The Agostini Court found no material difference between New York’s provision of remedial education to poor children and the benefits upheld in Witters and Zobrest. The remedial instruction provided by New York was available only to eligible participants, without regard to the sectarian-nonsectarian, public-nonpublic nature of the school attended by the beneficiary. Thus, New York’s program did not have the impermissible effect of advancing religion, as any benefit to religion resulted solely from the private choices of individuals. The Court noted that the number of students who use the neutral aid at sectarian schools does not determine the constitutionality of the program at issue.

The Agostini Court also found that the criteria used by New York in identifying eligible beneficiaries did not impermissibly advance religion "by creating a financial incentive to undertake religious indoctrination." Such an incentive is not present, the Court said, "where the aid is allocated on the basis of neutral, secular criteria that neither favor nor disfavor religion, and is made available to both religious and secular beneficiaries on a nondiscriminatory basis." Because New York’s remedial education services were "allocated on the basis of criteria that neither favor nor disfavor religion," and were "available to all children who meet the Act’s eligibility requirements, no matter what their religious beliefs or where they go to school," the remedial education program did not "give aid recipients any incentive to modify their religious beliefs or practices in order to obtain those services."

In light of the constitutional principles outlined in Mueller, Witters, Zobrest, and Agostini, it is not surprising that the Wisconsin court had little difficulty determining that Milwaukee’s voucher program does not violate the First Amendment. From these decisions, the Wisconsin court distilled the general principle that state educational assistance programs do not have the impermissible effect of advancing religion if those programs provide public aid to both sectarian and nonsectarian institutions (1) on the basis of neutral, secular criteria that neither favor nor disfavor religion; and (2) only as a result of the private choices of individual parents.

The Milwaukee program easily satisfies each of these requirements. First, the Milwaukee program provides public aid on the basis of neutral criteria which neither favor nor disfavor religion. As stated by the Wisconsin Supreme Court, the aid "is made available to both religious and secular beneficiaries on a nondiscriminatory basis." Second, any aid that flows to sectarian schools does so not because of any action by the state, but "as a result of numerous private choices of the individual parents of school-age children."

Milwaukee’s program provides no incentive to undertake religious education, or to alter one’s religious practices, because the aid is available without regard to whether the student intends to pursue a sectarian or nonsectarian education. Nor does the program provide greater benefits to students attending religious schools.

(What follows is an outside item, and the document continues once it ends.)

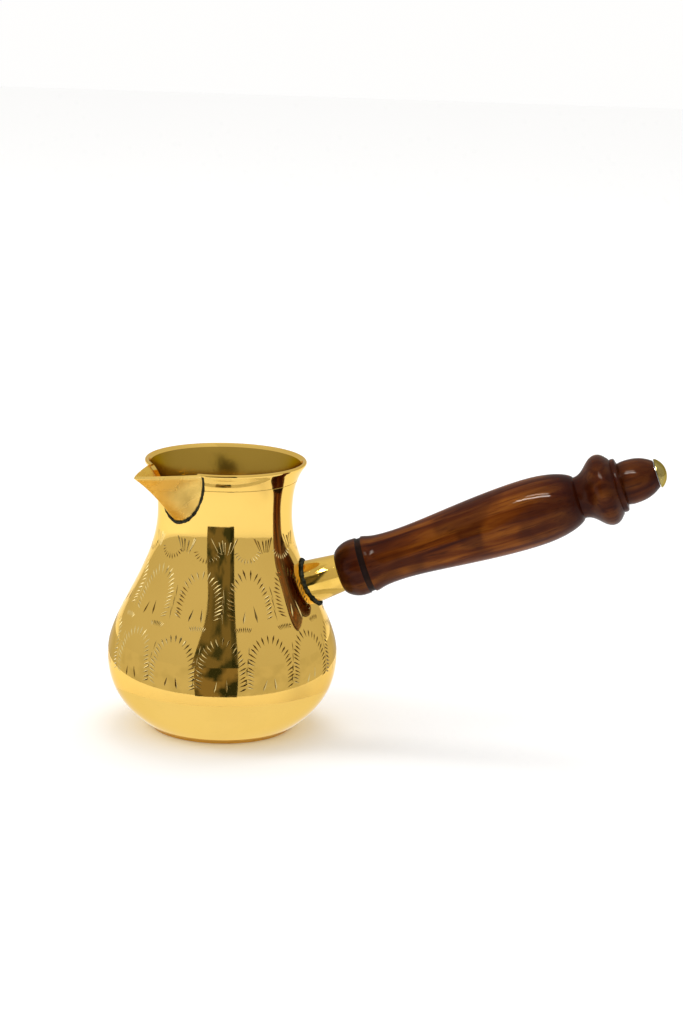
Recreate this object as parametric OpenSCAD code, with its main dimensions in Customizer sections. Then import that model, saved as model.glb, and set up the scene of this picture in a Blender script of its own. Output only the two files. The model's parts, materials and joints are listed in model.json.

In short, as the Wisconsin court held, the Milwaukee program "provides a neutral benefit directly to children of economically disadvantaged families on a religious-neutral basis." As such, the program "does not run afoul of any of the three primary criteria the Court has traditionally used to evaluate whether a state educational assistance program has the purpose or effect of advancing religion."

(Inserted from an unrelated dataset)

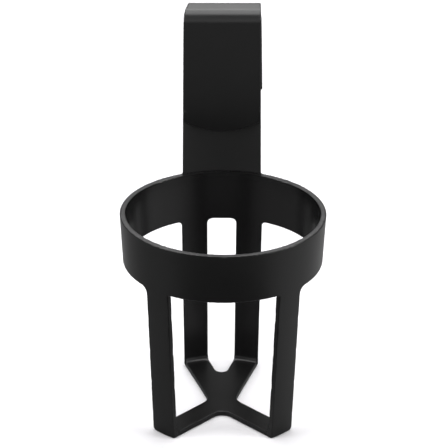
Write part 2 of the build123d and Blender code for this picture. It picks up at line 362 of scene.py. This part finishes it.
def field_at(points):
    """The moulding's field at each point, a chunk at a time."""
    values = np.empty(len(points), np.float32)
    for i in range(0, len(points), CHUNK):
        values[i:i + CHUNK] = moulding(*points[i:i + CHUNK].T)
    return values


def sampled(low, high):
    """The field on a regular grid: exact near the skin, and from a coarser grid elsewhere."""
    counts = [math.ceil((b - a) / VOXEL / COARSE) for a, b in zip(low, high)]
    coarse_step = COARSE * VOXEL
    middle = (COARSE - 1) / 2 * VOXEL
    coarse = np.indices(counts).reshape(3, -1).T * coarse_step + low + middle
    values = field_at(coarse).reshape(counts)
    for axis in range(3):
        values = values.repeat(COARSE, axis)
    near = np.abs(values) < coarse_step
    values[near] = field_at(np.argwhere(near) * VOXEL + low)
    return np.clip(values, -FIELD_BAND, FIELD_BAND)


def gradient(points):
    """Unit normals of the skin near each point."""
    g = np.empty_like(points)
    for axis in range(3):
        d = np.zeros(3)
        d[axis] = SLOPE_STEP
        g[:, axis] = field_at(points + d) - field_at(points - d)
    return g / np.maximum(np.linalg.norm(g, axis=1), TINY)[:, None]


def skin():
    """Points and quads of the skin: the points lie on the field's zero, inside the CAD box."""
    box_low, box_high = (np.array(corner) / MM for corner in cad_box)
    low = box_low - MARGIN
    high = box_high + MARGIN
    grid = openvdb.FloatGrid(FIELD_BAND)
    grid.copyFromArray(sampled(low, high).astype(np.float32))
    points, quads = grid.convertToQuads(0.0)
    points = points.astype(float) * VOXEL + low
    for _ in range(SNAPS):
        points -= gradient(points) * field_at(points)[:, None]
    return np.clip(points, box_low, box_high), quads


def part_planes():
    """Planes that part the skin: a point, a normal, and the height and depth up to which each cuts."""
    up = (0, 0, 1)
    planes = [((0, 0, z), up, FAR, FAR) for z in (FOOT_CUT, LEG_CUT, RIM_CUT, STRAP_BASE)]
    planes.append(((0, 0, BEND_START), up, FAR, CLIP_SPLIT_Y))
    for normal, start in arm_ends():
        planes.append((start, normal, FOOT_CUT, FAR))
    return planes


def arm_ends():
    """Where each arm leaves the hub: the way it points, and a point on the plane that parts them."""
    ends = []
    for side in (-1, 1):
        front = Vector((side * math.sin(FRONT_ARM_ANGLE), -math.cos(FRONT_ARM_ANGLE), 0))
        rear = Vector((side * math.sin(REAR_ARM_ANGLE), math.cos(REAR_ARM_ANGLE), 0))
        ends.append((front, Vector((0, FRONT_ARM_START_Y, 0)) + front * HUB_FRONT_REACH))
        ends.append((rear, Vector((0, REAR_ARM_START_Y, 0)) + rear * HUB_REAR_REACH))
    return ends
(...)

The Supreme Court’s refusal to disturb the Wisconsin court’s decision represents a substantial victory for the Institute for Justice, which represented Parents for School Choice and others in the Wisconsin case. As a result of this victory, the Milwaukee program continues to provide educational alternatives for many low-income families in the inner city. Let us hope this well-reasoned opinion provides authoritative support for the constitutionality of similar school voucher programs facing constitutional challenges in other jurisdictions.